The winner will be announced in February 2025 and published in early 2026.
Jessica Au won the inaugural Novel Prize in 2020 for Cold Enough for Snow. The novel, selected from over 1500 entries worldwide, was published in English in February 2022 and was published in 22 territories. The novel went on to win the 2023 Victorian Premier’s Literary Award and the 2023 Victorian Prize for Literature, among other prizes. The other shortlisted entries were Glenn Diaz’s Yñiga, Emily Hall’s The Longcut, Christine Lai’s Landscapes, Nora Lange’s Us Fools, and Lani Yamamoto’s Ours and Others’.

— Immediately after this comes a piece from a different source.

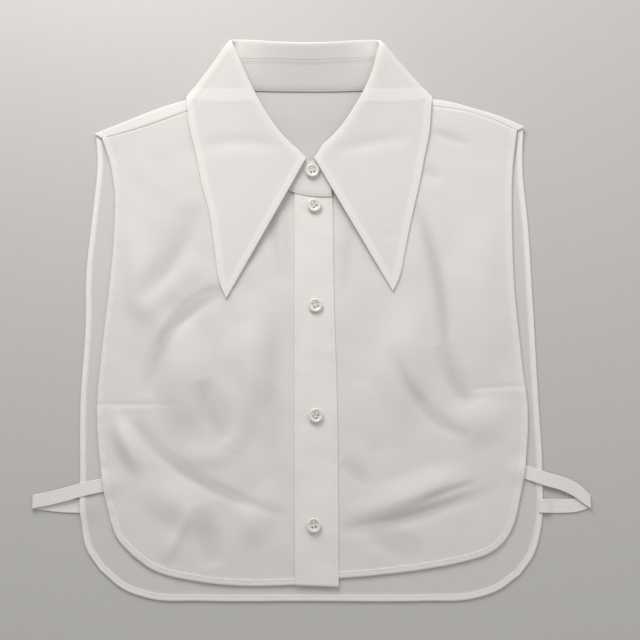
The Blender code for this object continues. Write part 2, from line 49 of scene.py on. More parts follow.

In 2022, the Novel Prize was shared by Jonathan Buckley for Tell and Anne de Marcken for It Lasts Forever and Then It’s Over, selected from close to 1,000 submissions. The other shortlisted titles for the 2022 Novel Prize are Darcie Dennigan’s Forever Valley, Marie Doezema’s Aurora Australis, Florina Enache’s Palimpsest, Vijay Khurana’s The Passenger Seat, Valer Popa’s Moon Over Bucharest, and Sola Saar’s Anonymity Is Life.
The winner of the 2024 Novel Prize will be announced in February 2025. It is managed by the three publishers working in collaboration. Submissions were open from 1 April to 1 June 2024, with New Directions reading submissions from the Americas, Fitzcarraldo Editions from Africa and Europe, Giramondo from Asia and Australasia.